Electronic Thesis and Dissertation Repository

Automatic extraction of requirements-related information from regulatory documents cited in the project contract

Sara Fotouhi, The University of Western Ontario

Abstract

[Context and motivation] Project contracts for building a system contain a large number of cross-references to regulatory documents such as environmental regulations, quality standards, and regulatory “codes”. The system being developed must comply with regulatory requirements in such documents. Thus, a domain expert needs to read and interpret the relevant regulatory documents. [Problem] This can be an arduous and time-consuming task in large projects because the relevant regulatory requirements may be scattered across numerous regulatory documents. [Principal idea and novelty] The text prior to or following an external cross-reference in a contract contains information that can assist in automatically locating relevant information from the target regulatory documents. This study used dependency parsing, Part of Speech tagging and Regular Expression to extract the Target Phrase, which is the text referencing more elaborate content in the cited external document, and the target position, which is the location of the referenced text within the external document.
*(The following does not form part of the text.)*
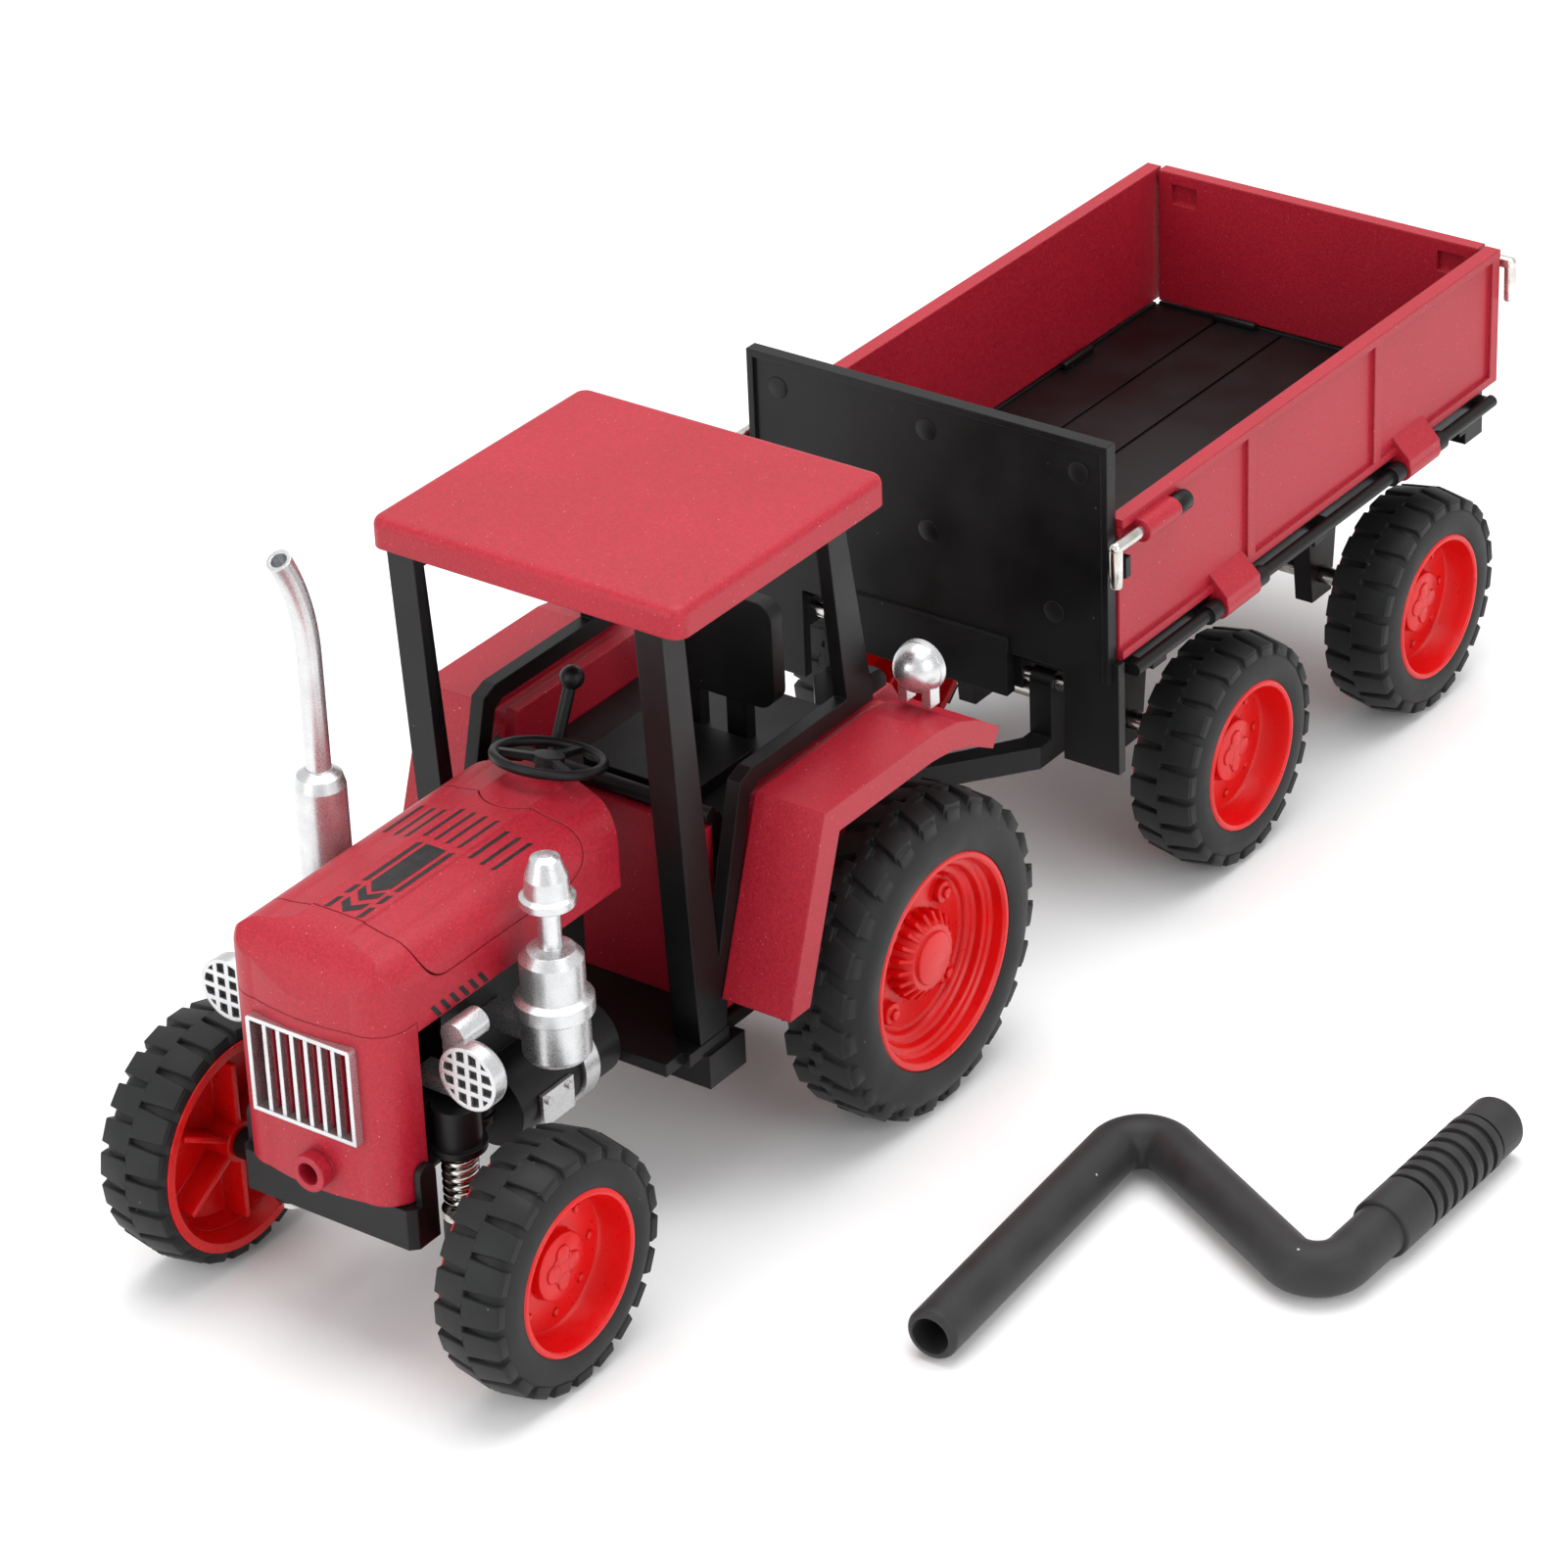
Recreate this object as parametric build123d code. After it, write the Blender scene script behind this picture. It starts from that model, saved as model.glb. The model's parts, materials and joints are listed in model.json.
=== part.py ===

The study then conducted a search operation using Elasticsearch and query DSL to retrieve relevant information from the cited legal documents and standards. [Research Contribution] This thesis describes a software solution that, to our knowledge, for the first time automatically extracts requirement-related information from external documents cross-referenced in the contract. [Conclusion] The final output displays the relevant text, the content of relevant pages and the page number for a corresponding regulatory requirement ordered by relevance score. For Target Phrase extraction, we obtained Precision = 0.81, Recall = 0.98 and F-measure = 0.89. We obtained Precision = 1 and Recall = 1 in target position extraction. Automatically extracting the relevant information from disparate sources will save an enormous amount of time and reduce workload for requirement analysts and domain experts.